* BEGIN Recorded information *

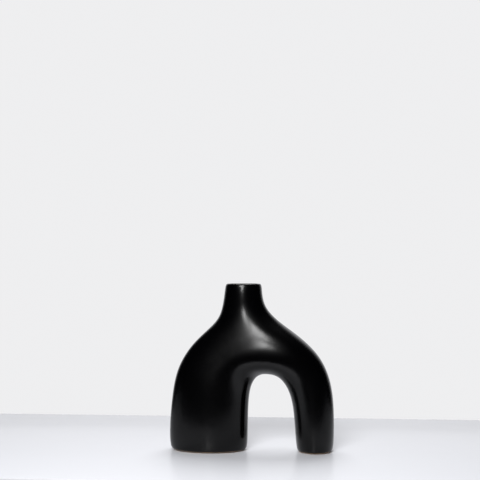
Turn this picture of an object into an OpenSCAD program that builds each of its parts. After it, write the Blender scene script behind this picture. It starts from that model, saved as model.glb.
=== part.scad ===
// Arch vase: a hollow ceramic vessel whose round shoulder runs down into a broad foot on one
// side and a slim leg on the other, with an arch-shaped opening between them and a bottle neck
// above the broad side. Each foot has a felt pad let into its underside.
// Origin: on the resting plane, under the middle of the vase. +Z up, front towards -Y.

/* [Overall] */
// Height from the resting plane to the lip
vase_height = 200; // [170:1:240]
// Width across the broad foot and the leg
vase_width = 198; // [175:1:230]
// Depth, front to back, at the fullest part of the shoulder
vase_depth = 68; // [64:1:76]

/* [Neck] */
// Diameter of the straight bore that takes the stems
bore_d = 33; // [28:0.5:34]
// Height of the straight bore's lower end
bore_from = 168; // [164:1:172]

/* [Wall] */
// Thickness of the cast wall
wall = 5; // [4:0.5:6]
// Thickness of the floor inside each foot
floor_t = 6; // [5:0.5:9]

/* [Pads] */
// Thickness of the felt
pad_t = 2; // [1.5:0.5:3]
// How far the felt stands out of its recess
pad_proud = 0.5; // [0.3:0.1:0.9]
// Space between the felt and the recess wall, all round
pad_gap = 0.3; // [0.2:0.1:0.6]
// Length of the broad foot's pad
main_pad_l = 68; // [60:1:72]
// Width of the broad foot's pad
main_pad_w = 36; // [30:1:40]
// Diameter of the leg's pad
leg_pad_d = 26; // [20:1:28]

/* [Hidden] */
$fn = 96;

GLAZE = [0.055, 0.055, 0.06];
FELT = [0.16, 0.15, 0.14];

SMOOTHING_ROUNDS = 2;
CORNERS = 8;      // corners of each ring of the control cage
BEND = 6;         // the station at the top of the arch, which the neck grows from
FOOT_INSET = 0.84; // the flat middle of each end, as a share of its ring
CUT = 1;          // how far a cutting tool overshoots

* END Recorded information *

#### Required work
Extract all the material, leaving every line as it is.

#### Answer in full
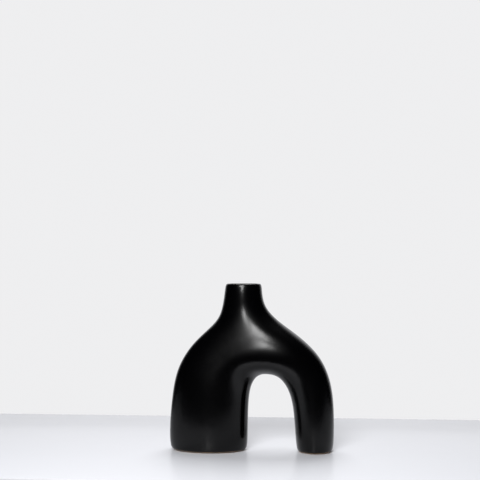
Turn this picture of an object into an OpenSCAD program that builds each of its parts. After it, write the Blender scene script behind this picture. It starts from that model, saved as model.glb.
=== part.scad ===
// Arch vase: a hollow ceramic vessel whose round shoulder runs down into a broad foot on one
// side and a slim leg on the other, with an arch-shaped opening between them and a bottle neck
// above the broad side. Each foot has a felt pad let into its underside.
// Origin: on the resting plane, under the middle of the vase. +Z up, front towards -Y.

/* [Overall] */
// Height from the resting plane to the lip
vase_height = 200; // [170:1:240]
// Width across the broad foot and the leg
vase_width = 198; // [175:1:230]
// Depth, front to back, at the fullest part of the shoulder
vase_depth = 68; // [64:1:76]

/* [Neck] */
// Diameter of the straight bore that takes the stems
bore_d = 33; // [28:0.5:34]
// Height of the straight bore's lower end
bore_from = 168; // [164:1:172]

/* [Wall] */
// Thickness of the cast wall
wall = 5; // [4:0.5:6]
// Thickness of the floor inside each foot
floor_t = 6; // [5:0.5:9]

/* [Pads] */
// Thickness of the felt
pad_t = 2; // [1.5:0.5:3]
// How far the felt stands out of its recess
pad_proud = 0.5; // [0.3:0.1:0.9]
// Space between the felt and the recess wall, all round
pad_gap = 0.3; // [0.2:0.1:0.6]
// Length of the broad foot's pad
main_pad_l = 68; // [60:1:72]
// Width of the broad foot's pad
main_pad_w = 36; // [30:1:40]
// Diameter of the leg's pad
leg_pad_d = 26; // [20:1:28]

/* [Hidden] */
$fn = 96;

GLAZE = [0.055, 0.055, 0.06];
FELT = [0.16, 0.15, 0.14];

SMOOTHING_ROUNDS = 2;
CORNERS = 8;      // corners of each ring of the control cage
BEND = 6;         // the station at the top of the arch, which the neck grows from
FOOT_INSET = 0.84; // the flat middle of each end, as a share of its ring
CUT = 1;          // how far a cutting tool overshoots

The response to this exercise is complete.